Background: A major dilemma of the military surgeon is the requirement for battlefield trauma expertise without regular exposure to a traumatically injured patient. To solve this problem, the military is partnering with civilian trauma centers to obtain the required trauma exposure. The main objective of this article is to quantify institutional differences and develop a predictive model for estimating the number of 24-hour trauma shifts a surgeon must be on call at civilian centers to experience urgent trauma cases.
Methods: Trauma databases from multiple institutions were queried to obtain all urgent trauma cases occurring during a 2-year period. A predictive model was used to estimate the number of urgent surgical cases in multiple specialties surgeons would experience over various numbers of 24-hour shifts and the number of 24-hour shifts required to experience a defined number of cases.

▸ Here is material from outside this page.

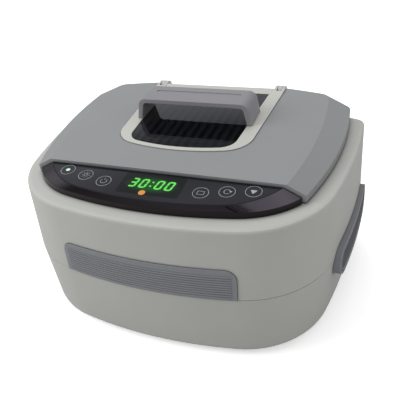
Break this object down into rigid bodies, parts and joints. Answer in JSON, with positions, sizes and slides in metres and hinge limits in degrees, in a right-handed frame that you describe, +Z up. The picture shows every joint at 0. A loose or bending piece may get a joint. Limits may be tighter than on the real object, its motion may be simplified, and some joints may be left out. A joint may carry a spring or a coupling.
{
  "type": "ultrasonic cleaner",
  "caption": "Bench-top ultrasonic cleaning bath with a rear-hinged lid, tinted window, strap handle, sloped touch panel, slotted basket in a steel tank and recessed side grips.",
  "frame": {"origin": "centre of the footprint at the height of the table, under the rubber feet", "axes": "+X to the object's own left-to-right as seen from the front, +Y from the front panel to the back, +Z up"},
  "size_m": [0.3148, 0.2322, 0.1726],
  "materials": {
    "casing_plastic": "fine moulded satin",
    "lid_plastic": "fine moulded satin",
    "lid_frame_plastic": "satin",
    "trim_plastic": "ribbed satin",
    "handle_plastic": "satin",
    "bezel_plastic": "high gloss",
    "lens_plastic": "high gloss",
    "window_plastic": "smoke tinted gloss",
    "tank_steel": "brushed",
    "basket_plastic": "satin",
    "seal_rubber": "matt",
    "foot_rubber": "matt",
    "horn_aluminium": "machined",
    "piezo_ceramic": "fired",
    "zinc_steel": "zinc plated",
    "silicone_mat": "smooth",
    "board_laminate": "lacquered",
    "black_plastic": "satin",
    "coil_copper": "lacquered wire and ferrite",
    "capacitor_sleeve": "sleeved",
    "contact_brass": "plated",
    "wire_insulation": "smooth"
  },
  "bodies": {
    "casing": {"base_shell": "casing_plastic", "upper_shell": "casing_plastic", "front_badge": "trim_plastic", "side_grip_right": "trim_plastic", "side_grip_left": "trim_plastic", "control_bezel": "bezel_plastic", "control_lens": "lens_plastic", "control_board": "board_laminate", "display_module": "black_plastic", "hinge_pin_left": "zinc_steel", "hinge_pin_right": "zinc_steel", "tank": "tank_steel", "tank_gasket": "seal_rubber", "basket": "basket_plastic", "transducer_horns": "horn_aluminium", "piezo_rings": "piezo_ceramic", "transducer_back_masses": "zinc_steel", "transducer_bolts": "zinc_steel", "heater_mat": "silicone_mat", "thermostat": "zinc_steel", "driver_board": "board_laminate", "heat_sink": "horn_aluminium", "output_transformer": "coil_copper", "filter_capacitors": "capacitor_sleeve", "fan_frame": "black_plastic", "fan_screws": "zinc_steel", "power_inlet": "black_plastic", "inlet_pins": "contact_brass", "wiring": "wire_insulation", "rubber_feet": "foot_rubber", "case_screws": "zinc_steel", "inlet_screws": "zinc_steel"},
    "lid": {"lid_cover": "lid_plastic", "lid_frame": "lid_frame_plastic", "lid_window": "window_plastic", "lid_handle": "handle_plastic", "handle_screws": "zinc_steel", "lid_liner": "casing_plastic", "liner_screws": "zinc_steel", "lid_bumpers": "seal_rubber"},
    "fan": {"fan_rotor": "black_plastic"}
  },
  "joints": [
    {"name": "lid_hinge", "type": "hinge", "parent": "casing", "child": "lid", "pos_m": [0, 0.108, 0.147], "axis": [-1, 0, 0], "range_deg": [0, 95]},
    {"name": "fan_spin", "type": "hinge", "parent": "casing", "child": "fan", "pos_m": [0.098, -0.028, 0], "axis": [0, 0, 1], "continuous": true}
  ]
}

Results: Institution 1 had the lowest number of required 24-hour shifts to experience 10 urgent operative cases for general/trauma surgery (10 calls) and orthopedic surgery (6 calls) and the highest number of predicted cases over 12 days, 18.3 (95% CI 11 to 27), with 95% confidence. The expected trauma cases and 24-hour shifts at Institution 1 were statistically significant (p<0.0001). There were seasonal effects at all institutions except for Institution 3.
Discussion: There are significant variabilities in trauma center volume and therefore, the expected number of shifts and cases during a specific period of time is significantly different between trauma centers. This predictive model is objective and can therefore be used as an extrapolative tool to help and inform the military regarding placement of personnel in optimal centers for trauma currency rotations.
Level of evidence: Economic and value-based evaluations, level II.
Keywords: critical care; military; surgical training; trauma.